>> start GIVEN DATA

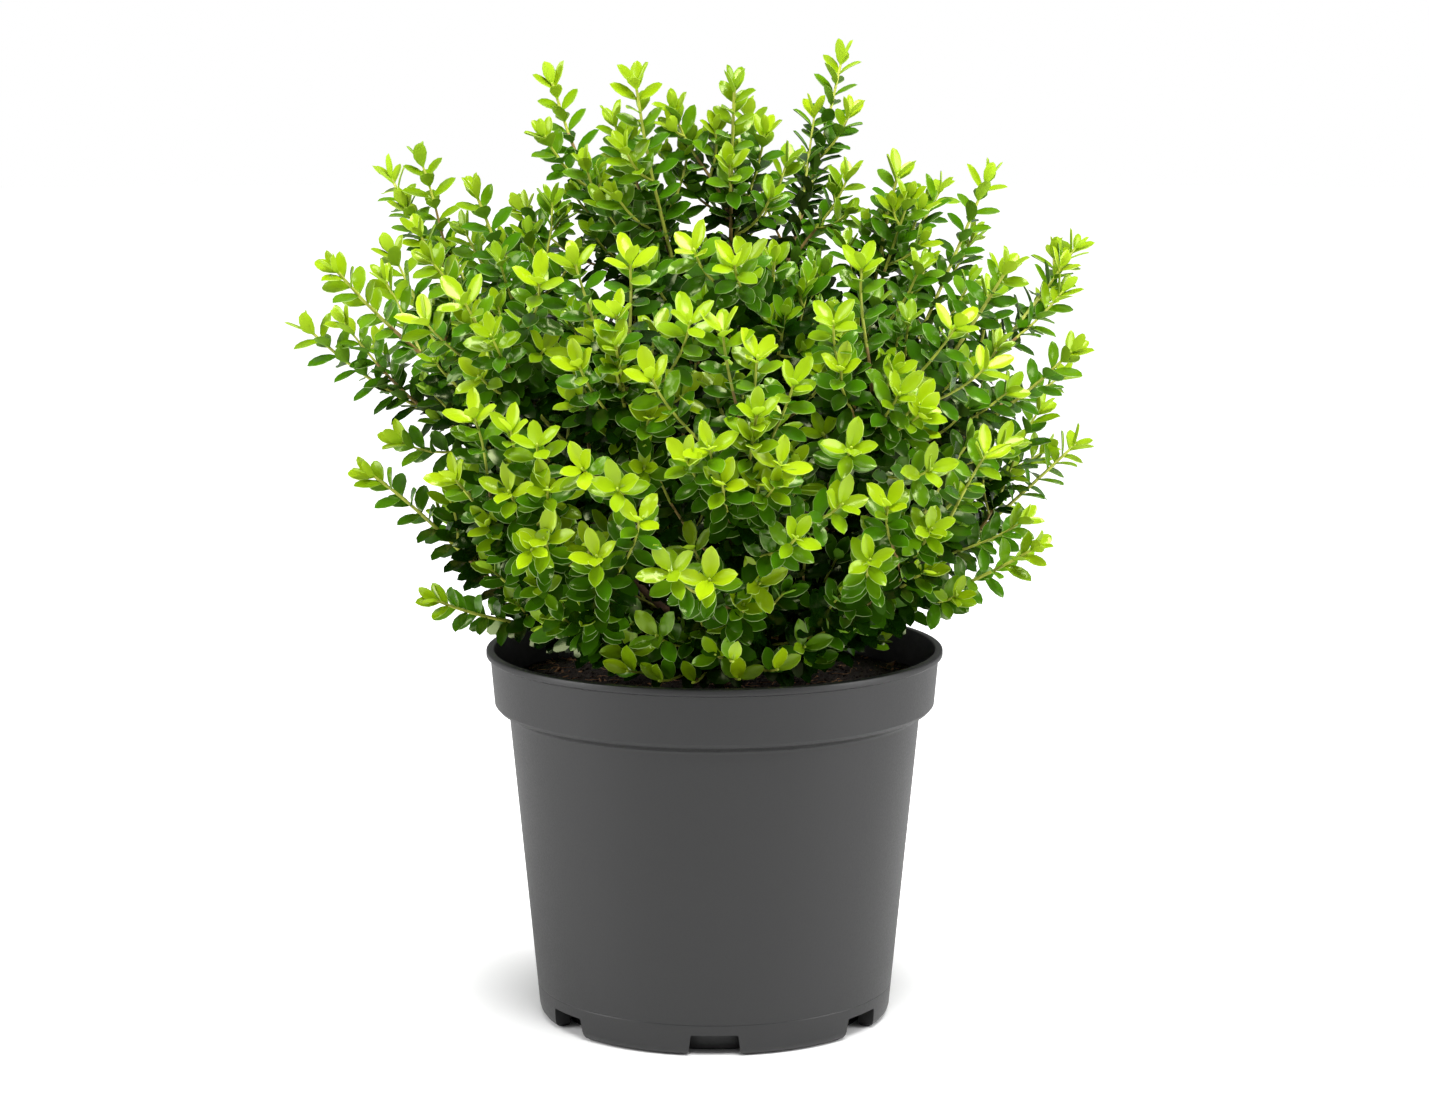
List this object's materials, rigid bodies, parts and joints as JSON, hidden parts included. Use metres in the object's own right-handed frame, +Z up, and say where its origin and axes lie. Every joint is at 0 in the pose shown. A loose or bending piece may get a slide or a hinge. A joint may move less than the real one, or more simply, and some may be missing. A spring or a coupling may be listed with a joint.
{
  "type": "potted boxwood",
  "caption": "Small evergreen shrub with upright fanning leafy shoots, in a round tapered nursery pot with a rim band and drainage notches.",
  "frame": {"origin": "centre of the pot's flat underside, where it stands on the ground", "axes": "+Z up along the pot's axis, -Y towards the shrub's front"},
  "size_m": [0.5075, 0.4671, 0.6045],
  "materials": {
    "pot_plastic": "dark grey, satin",
    "peat_soil": "dark brown, crumbly and dull",
    "bark": "brown, dull",
    "foliage": "green, glossy on top"
  },
  "bodies": {
    "root": {"bough_high_1": "bark", "bough_high_2": "bark", "bough_high_3": "bark", "bough_high_4": "bark", "bough_high_5": "bark", "bough_high_6": "bark", "bough_low_1": "bark", "bough_low_2": "bark", "bough_low_3": "bark", "bough_low_4": "bark", "bough_low_5": "bark", "bough_low_6": "bark", "bough_low_7": "bark", "bough_low_8": "bark", "bough_top": "bark", "foliage_high_1": "foliage", "foliage_high_2": "foliage", "foliage_high_3": "foliage", "foliage_high_4": "foliage", "foliage_high_5": "foliage", "foliage_high_6": "foliage", "foliage_low_1": "foliage", "foliage_low_2": "foliage", "foliage_low_3": "foliage", "foliage_low_4": "foliage", "foliage_low_5": "foliage", "foliage_low_6": "foliage", "foliage_low_7": "foliage", "foliage_low_8": "foliage", "foliage_top": "foliage", "pot": "pot_plastic", "soil": "peat_soil", "stem": "bark"}
  },
  "joints": []
}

>> end GIVEN DATA

EXERCISE ▸
Print again each line of the listing above, exactly as it appears.

OUTPUT FOR THIS EXERCISE ▸
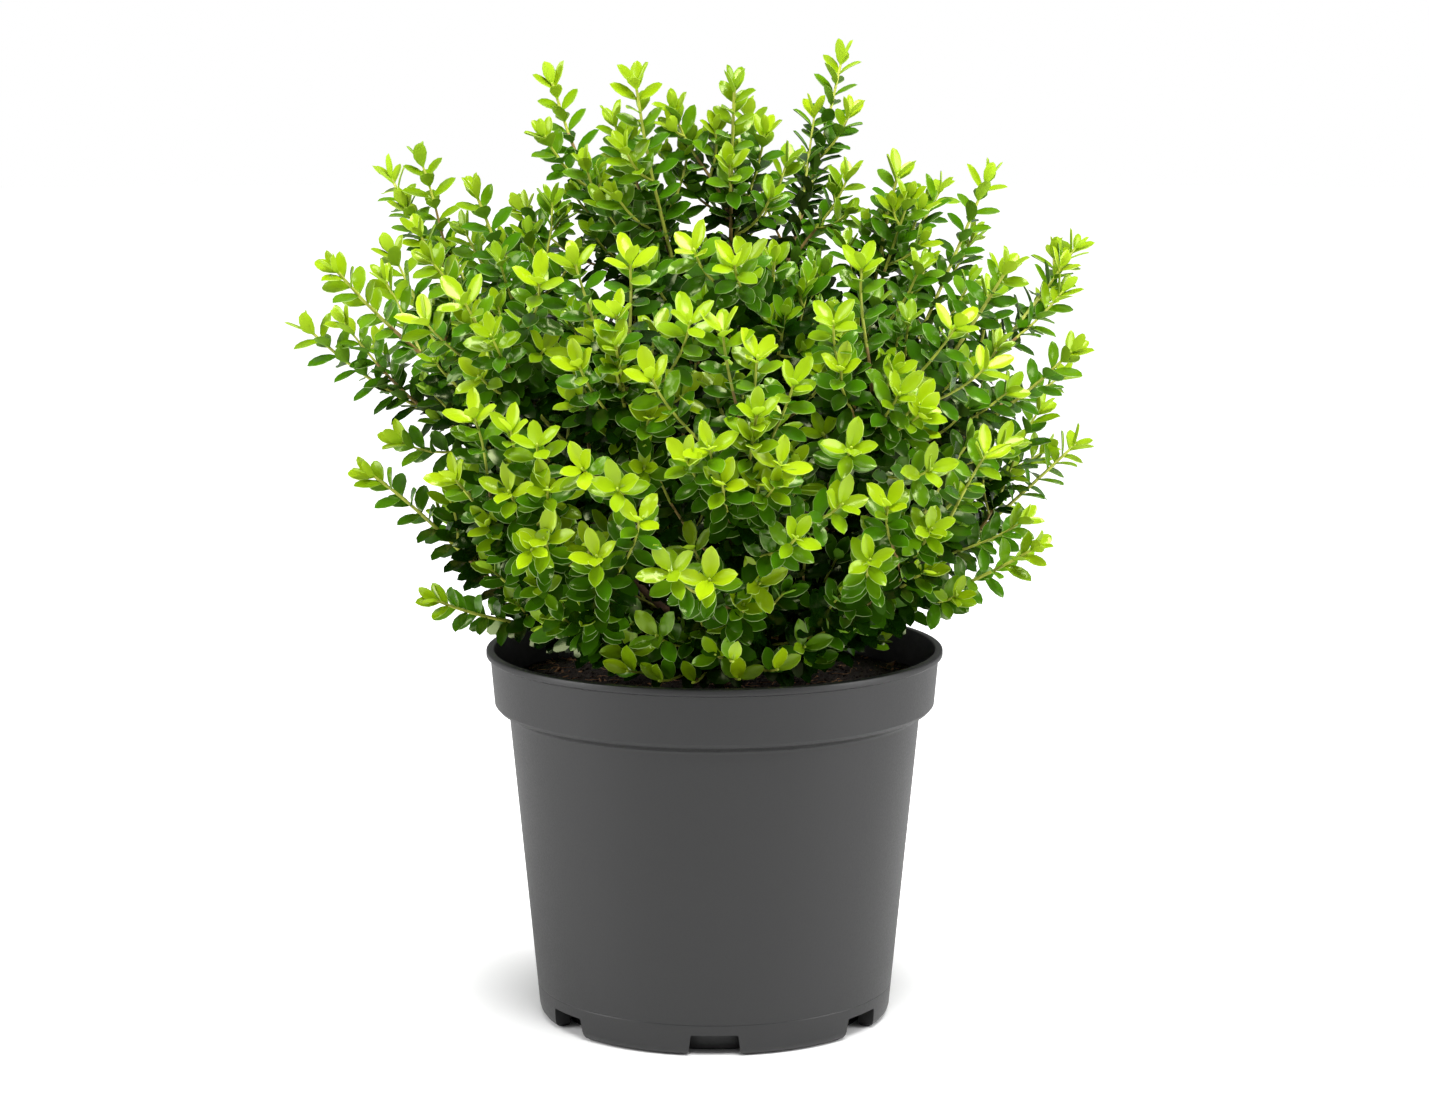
List this object's materials, rigid bodies, parts and joints as JSON, hidden parts included. Use metres in the object's own right-handed frame, +Z up, and say where its origin and axes lie. Every joint is at 0 in the pose shown. A loose or bending piece may get a slide or a hinge. A joint may move less than the real one, or more simply, and some may be missing. A spring or a coupling may be listed with a joint.
{
  "type": "potted boxwood",
  "caption": "Small evergreen shrub with upright fanning leafy shoots, in a round tapered nursery pot with a rim band and drainage notches.",
  "frame": {"origin": "centre of the pot's flat underside, where it stands on the ground", "axes": "+Z up along the pot's axis, -Y towards the shrub's front"},
  "size_m": [0.5075, 0.4671, 0.6045],
  "materials": {
    "pot_plastic": "dark grey, satin",
    "peat_soil": "dark brown, crumbly and dull",
    "bark": "brown, dull",
    "foliage": "green, glossy on top"
  },
  "bodies": {
    "root": {"bough_high_1": "bark", "bough_high_2": "bark", "bough_high_3": "bark", "bough_high_4": "bark", "bough_high_5": "bark", "bough_high_6": "bark", "bough_low_1": "bark", "bough_low_2": "bark", "bough_low_3": "bark", "bough_low_4": "bark", "bough_low_5": "bark", "bough_low_6": "bark", "bough_low_7": "bark", "bough_low_8": "bark", "bough_top": "bark", "foliage_high_1": "foliage", "foliage_high_2": "foliage", "foliage_high_3": "foliage", "foliage_high_4": "foliage", "foliage_high_5": "foliage", "foliage_high_6": "foliage", "foliage_low_1": "foliage", "foliage_low_2": "foliage", "foliage_low_3": "foliage", "foliage_low_4": "foliage", "foliage_low_5": "foliage", "foliage_low_6": "foliage", "foliage_low_7": "foliage", "foliage_low_8": "foliage", "foliage_top": "foliage", "pot": "pot_plastic", "soil": "peat_soil", "stem": "bark"}
  },
  "joints": []
}